TASK STATEMENT
Repeat exactly, and only, the lines from the one that contains "1, 0), z_dir=droop)" through the one that contains "obj.data.transform(world)", both ends included.

DATA SEGMENT
════════════════
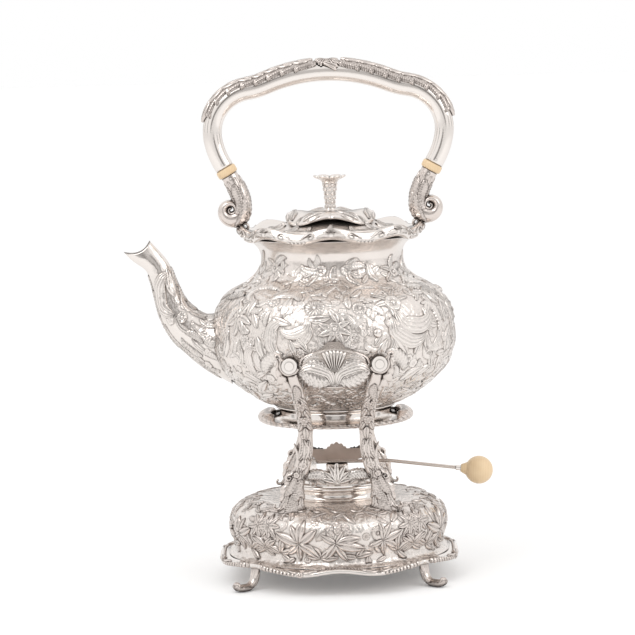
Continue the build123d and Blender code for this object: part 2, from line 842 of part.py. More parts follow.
with BuildPart() as leg_rear_left:
    mirror(leg_rear_right.part, about=Plane.YZ)
save(leg_rear_left, "leg_rear_left")

with BuildPart() as leg_front_right:
    mirror(leg_rear_right.part, about=Plane.XZ)
save(leg_front_right, "leg_front_right")

with BuildPart() as leg_front_left:
    mirror(leg_rear_left.part, about=Plane.XZ)
save(leg_front_left, "leg_front_left")

with BuildPart() as leg_bolts:
    with Locations(*[(x, y, base_top_z - 8) for x, y in leg_feet]):
        Cylinder(leg_bolt_head_radius, 8)
    add(base_hollow.part, mode=Mode.INTERSECT)
    with Locations(*[(x, y, base_top_z - 10) for x, y in leg_feet]):
        Cylinder(leg_bolt_radius, 14, align=(Align.CENTER, Align.CENTER, Align.MIN))
save(leg_bolts, "leg_bolts")

# ---------------------------------------------------------------- aprons
# The upper apron follows the kettle's belly, with a scalloped lens for its outline.
apron_middle_z = (upper_apron_low_z + upper_apron_high_z) / 2 - 6.5
apron_plane = Plane(
    origin=(0, 0, 0),
    x_dir=(sin(radians(apron_half_turn)), cos(radians(apron_half_turn)), 0),
    z_dir=(cos(radians(apron_half_turn)), -sin(radians(apron_half_turn)), 0),
)
with BuildPart() as upper_apron_rear:
    with BuildSketch(apron_plane):
        with BuildLine():
            inner = ThreePointArc(
                (apron_radius - apron_lean, upper_apron_low_z - 3),
                (apron_radius - 0.4, apron_middle_z),
                (apron_radius, upper_apron_high_z + 3),
            )
            outer = ThreePointArc(
                (apron_radius + apron_thickness, upper_apron_high_z + 3),
                (apron_radius + apron_thickness - 0.4, apron_middle_z),
                (apron_radius + apron_thickness - apron_lean, upper_apron_low_z - 3),
            )
            Line(inner @ 1, outer @ 0)
            Line(outer @ 1, inner @ 0)
        make_face()
    revolve(axis=Axis.Z, revolution_arc=2 * apron_half_turn)
    with BuildSketch(Plane.XZ.offset(-60)):
        with BuildLine():
            side = upper_apron_half_width
            ThreePointArc((-side, apron_middle_z), (0, upper_apron_high_z), (side, apron_middle_z))
            ThreePointArc((side, apron_middle_z), (0, upper_apron_low_z), (-side, apron_middle_z))
        make_face()
        with Locations((0, upper_apron_high_z - 4)):
            Circle(8)
    extrude(amount=-60, mode=Mode.INTERSECT)
    for leg in (leg_rear_right, leg_rear_left):
        add(leg.part, mode=Mode.SUBTRACT)
save(upper_apron_rear, "upper_apron_rear")

with BuildPart() as upper_apron_front:
    mirror(upper_apron_rear.part, about=Plane.XZ)
save(upper_apron_front, "upper_apron_front")

# The lower apron is a palmette of seven leaves between leaf wings.
with BuildPart() as lower_apron_rear:
    leaf_root_z = lower_apron_low_z + 3.0
    leaf_length = lower_apron_high_z - leaf_root_z
    with BuildSketch(Plane.XZ.offset(-lower_apron_y)):
        with BuildLine():
            wing_x = leg_stations[6][0] + 1
            wing_z = (lower_apron_low_z + lower_apron_high_z) / 2
            ThreePointArc((-wing_x, wing_z + 3.5), (0, lower_apron_high_z - 5), (wing_x, wing_z + 3.5))
            Line((wing_x, wing_z + 3.5), (wing_x, wing_z - 2))
            ThreePointArc((wing_x, wing_z - 2), (0, lower_apron_low_z), (-wing_x, wing_z - 2))
            Line((-wing_x, wing_z - 2), (-wing_x, wing_z + 3.5))
        make_face()
        for tilt in range(-60, 61, 20):
            leaf_end = leaf_length * (1 - abs(tilt) / 400)
            with Locations(
                Location(
                    (0.5 * leaf_end * sin(radians(tilt)), leaf_root_z + 0.5 * leaf_end * cos(radians(tilt))),
                    -tilt,
                )
            ):
                Ellipse(2.7, 0.5 * leaf_end)
    extrude(amount=-lower_apron_thickness)
    for leg in (leg_rear_right, leg_rear_left):
        add(leg.part, mode=Mode.SUBTRACT)
save(lower_apron_rear, "lower_apron_rear")

with BuildPart() as lower_apron_front:
    mirror(lower_apron_rear.part, about=Plane.XZ)
save(lower_apron_front, "lower_apron_front")

# ---------------------------------------------------------------- spirit lamp
ring_top_z = base_top_z + ring_height
lamp_radius = ring_bore_radius - clearance
cover_dome_z = ring_top_z + lamp_wall + lamp_cover_rise


def reservoir_form(inset):
    """The drum of the lamp with its rounded bottom edge, moved in by inset."""
    low_z = ring_top_z - lamp_depth + inset
    with BuildPart() as drum:
        with BuildSketch(Plane.XY.offset(low_z)):
            Circle(lamp_radius - inset)
        extrude(amount=ring_top_z - low_z)
        fillet(drum.faces().sort_by(Axis.Z)[0].edges(), lamp_edge_round - inset)
    return drum.part


with BuildPart() as lamp_reservoir:
    add(reservoir_form(0))
    add(reservoir_form(lamp_wall), mode=Mode.SUBTRACT)
save(lamp_reservoir, "lamp_reservoir")

cover_edge = (lamp_radius - 2 * lamp_wall, ring_top_z + lamp_wall)
cover_slope = (0.55 * lamp_radius, cover_dome_z - 0.3 * lamp_cover_rise)
cover_peak = (wick_tube_radius + fit_gap, cover_dome_z)
with BuildPart() as lamp_cover:
    with BuildSketch(Plane.XZ):
        with BuildLine():
            under = ThreePointArc(
                (cover_peak[0], cover_peak[1] - lamp_wall),
                (cover_slope[0], cover_slope[1] - lamp_wall),
                (cover_edge[0], cover_edge[1] - lamp_wall),
            )
            Polyline(
                under @ 1,
                (lamp_cover_radius, ring_top_z),
                (lamp_cover_radius, ring_top_z + lamp_wall),
                cover_edge,
            )
            ThreePointArc(cover_edge, cover_slope, cover_peak)
            Line(cover_peak, under @ 0)
        make_face()
    revolve(axis=Axis.Z)
save(lamp_cover, "lamp_cover")

with BuildPart() as wick_tube:
    with BuildSketch(Plane.XY.offset(cover_dome_z - 6)):
        Circle(wick_tube_radius)
        Circle(wick_tube_radius - wick_tube_wall, mode=Mode.SUBTRACT)
    extrude(amount=6 + wick_tube_rise)
    with BuildSketch(Plane.XY.offset(cover_dome_z)):
        Circle(wick_tube_radius + 1.2)
        Circle(wick_tube_radius - wick_tube_wall, mode=Mode.SUBTRACT)
    extrude(amount=0.6)
save(wick_tube, "wick_tube")

with BuildPart() as wick:
    wick_foot_z = ring_top_z - lamp_depth + lamp_wall + 1
    with BuildSketch(Plane.XY.offset(wick_foot_z)):
        Circle(wick_tube_radius - wick_tube_wall - fit_gap)
    extrude(amount=cover_dome_z + wick_tube_rise + wick_rise - wick_foot_z)
save(wick, "wick")

# The snuffer cap hangs under a long lever, which turns on a pin between two ears.
cap_top_z = cover_dome_z + 0.9 + snuffer_height
lever_z = cap_top_z + lever_radius
with BuildPart() as snuffer_cap:
    with BuildSketch(Plane.XY.offset(cap_top_z - snuffer_height)):
        Circle(snuffer_radius)
    extrude(amount=snuffer_height)
    fillet(snuffer_cap.faces().sort_by(Axis.Z)[-1].edges(), 1.5)
    with BuildSketch(Plane.XY.offset(cap_top_z - snuffer_height)):
        Circle(snuffer_radius - snuffer_wall)
    extrude(amount=snuffer_height - snuffer_wall, mode=Mode.SUBTRACT)
save(snuffer_cap, "snuffer_cap")

droop = Vector(cos(radians(lever_droop)), 0, -sin(radians(lever_droop)))
lever_end = Vector(lever_bend_x, 0, lever_z) + (lever_end_x - lever_bend_x) * droop
pivot = (lever_pivot_x, 0, lever_z)
pivot_plane = Plane(origin=pivot, x_dir=(1, 0, 0), z_dir=(0, -1, 0))
with BuildPart() as snuffer_lever:
    with BuildLine() as lever_line:
        FilletPolyline(pivot, (lever_bend_x, 0, lever_z), lever_end, radius=60)
    with BuildSketch(Plane(origin=pivot, z_dir=(1, 0, 0))):
        Circle(lever_radius)
    sweep(path=lever_line.line)
    with BuildSketch(pivot_plane):
        Circle(lever_eye_radius)
    extrude(amount=lever_eye_width / 2, both=True)
    with Locations(pivot_plane):
        Cylinder(lever_pin_radius + fit_gap, 20, mode=Mode.SUBTRACT)
    add(snuffer_cap.part, mode=Mode.SUBTRACT)
save(snuffer_lever, "snuffer_lever")

with BuildPart() as lever_ears:
    ear_y = lever_eye_width / 2 + 0.2
    for side in (-1, 1):
        with BuildSketch(pivot_plane.offset(side * (ear_y + ear_thickness / 2))):
            Circle(lever_eye_radius + 0.6)
            Rectangle(
                2 * (lever_eye_radius + 0.6), lever_z - cover_dome_z + 2, align=(Align.CENTER, Align.MAX)
            )
            Circle(lever_pin_radius + fit_gap, mode=Mode.SUBTRACT)
        extrude(amount=ear_thickness / 2, both=True)
    with BuildSketch(Plane.XY.offset(cover_dome_z - 2)):
        with Locations((lever_pivot_x, 0)):
            Rectangle(2 * (lever_eye_radius + 0.6), 2 * (ear_y + ear_thickness))
    extrude(amount=2.4)
    # they end on the cover's dome
    with BuildSketch(Plane.XZ):
        with BuildLine():
            ThreePointArc(cover_edge, cover_slope, cover_peak)
            Polyline(cover_peak, (0, cover_dome_z), (0, ring_top_z), (cover_edge[0], ring_top_z), cover_edge)
        make_face()
    revolve(axis=Axis.Z, mode=Mode.SUBTRACT)
save(lever_ears, "lever_ears")

with BuildPart() as lever_pin:
    with Locations(pivot_plane):
        Cylinder(lever_pin_radius, 2 * (ear_y + ear_thickness) + 0.8)
save(lever_pin, "lever_pin")

end_plane = Plane(origin=lever_end, x_dir=(0, 1, 0), z_dir=droop)
with BuildPart() as knob_ferrule:
    with BuildSketch(end_plane.offset(-3.5)):
        Circle(ferrule_radius)
        Circle(lever_radius, mode=Mode.SUBTRACT)
    extrude(amount=3.5)
    add(snuffer_lever.part, mode=Mode.SUBTRACT)
save(knob_ferrule, "knob_ferrule")

with BuildPart() as knob:
    with BuildSketch(end_plane):
        Circle(ferrule_radius + 0.8)
    with BuildSketch(end_plane.offset(knob_neck_length)):
        Circle(knob_neck_radius)
    loft()
    with Locations(end_plane.offset(knob_neck_length + 0.88 * knob_radius)):
        Sphere(knob_radius)
save(knob, "knob")
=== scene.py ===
import math
from functools import partial

import bpy
import numpy as np
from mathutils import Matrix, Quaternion


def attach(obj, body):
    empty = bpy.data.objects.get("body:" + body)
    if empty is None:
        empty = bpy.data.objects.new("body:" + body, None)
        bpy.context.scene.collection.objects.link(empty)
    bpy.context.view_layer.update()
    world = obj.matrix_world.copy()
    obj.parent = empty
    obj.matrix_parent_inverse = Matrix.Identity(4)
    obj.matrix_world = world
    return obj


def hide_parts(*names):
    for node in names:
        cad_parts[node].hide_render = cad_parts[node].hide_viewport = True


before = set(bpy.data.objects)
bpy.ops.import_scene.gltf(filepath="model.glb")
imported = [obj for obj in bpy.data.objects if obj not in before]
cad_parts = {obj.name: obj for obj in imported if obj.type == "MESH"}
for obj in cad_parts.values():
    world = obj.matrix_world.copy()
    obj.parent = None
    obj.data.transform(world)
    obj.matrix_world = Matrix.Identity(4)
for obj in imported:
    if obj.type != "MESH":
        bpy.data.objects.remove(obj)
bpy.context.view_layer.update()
bpy.ops.object.select_all(action="DESELECT")

# ---------------------------------------------------------------- silver
# The whole kettle and its stand are one finish: silver, polished on its high places, and dark in
# every hollow: partly the oxide that real silver keeps in its fine recesses, and partly painted
# shade in the wider hollows, under overhangs and between parts. Shaping below is in millimetres,
# angles in radians.
MM = 0.001
TURN = 2 * math.pi


class Tone:
    """A value in a finish. Sums and products of tones become Math nodes."""

    def __init__(self, finish, socket):
        self.finish = finish
        self.socket = socket

    def maths(self, operation, one, other):
        return self.finish.node("Math", {"operation": operation}, {0: one, 1: other})

    def __add__(self, other):
        return self.maths("ADD", self, other)

    def __sub__(self, other):
        return self.maths("SUBTRACT", self, other)

    def __rsub__(self, other):
        return self.maths("SUBTRACT", other, self)

    def __mul__(self, other):
        return self.maths("MULTIPLY", self, other)

    def __pow__(self, other):
        return self.maths("POWER", self, other)

    __radd__ = __add__
    __rmul__ = __mul__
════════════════
SOLUTION FOR THIS TASK
end_plane = Plane(origin=lever_end, x_dir=(0, 1, 0), z_dir=droop)
with BuildPart() as knob_ferrule:
    with BuildSketch(end_plane.offset(-3.5)):
        Circle(ferrule_radius)
        Circle(lever_radius, mode=Mode.SUBTRACT)
    extrude(amount=3.5)
    add(snuffer_lever.part, mode=Mode.SUBTRACT)
save(knob_ferrule, "knob_ferrule")

with BuildPart() as knob:
    with BuildSketch(end_plane):
        Circle(ferrule_radius + 0.8)
    with BuildSketch(end_plane.offset(knob_neck_length)):
        Circle(knob_neck_radius)
    loft()
    with Locations(end_plane.offset(knob_neck_length + 0.88 * knob_radius)):
        Sphere(knob_radius)
save(knob, "knob")
=== scene.py ===
import math
from functools import partial

import bpy
import numpy as np
from mathutils import Matrix, Quaternion


def attach(obj, body):
    empty = bpy.data.objects.get("body:" + body)
    if empty is None:
        empty = bpy.data.objects.new("body:" + body, None)
        bpy.context.scene.collection.objects.link(empty)
    bpy.context.view_layer.update()
    world = obj.matrix_world.copy()
    obj.parent = empty
    obj.matrix_parent_inverse = Matrix.Identity(4)
    obj.matrix_world = world
    return obj


def hide_parts(*names):
    for node in names:
        cad_parts[node].hide_render = cad_parts[node].hide_viewport = True


before = set(bpy.data.objects)
bpy.ops.import_scene.gltf(filepath="model.glb")
imported = [obj for obj in bpy.data.objects if obj not in before]
cad_parts = {obj.name: obj for obj in imported if obj.type == "MESH"}
for obj in cad_parts.values():
    world = obj.matrix_world.copy()
    obj.parent = None
    obj.data.transform(world)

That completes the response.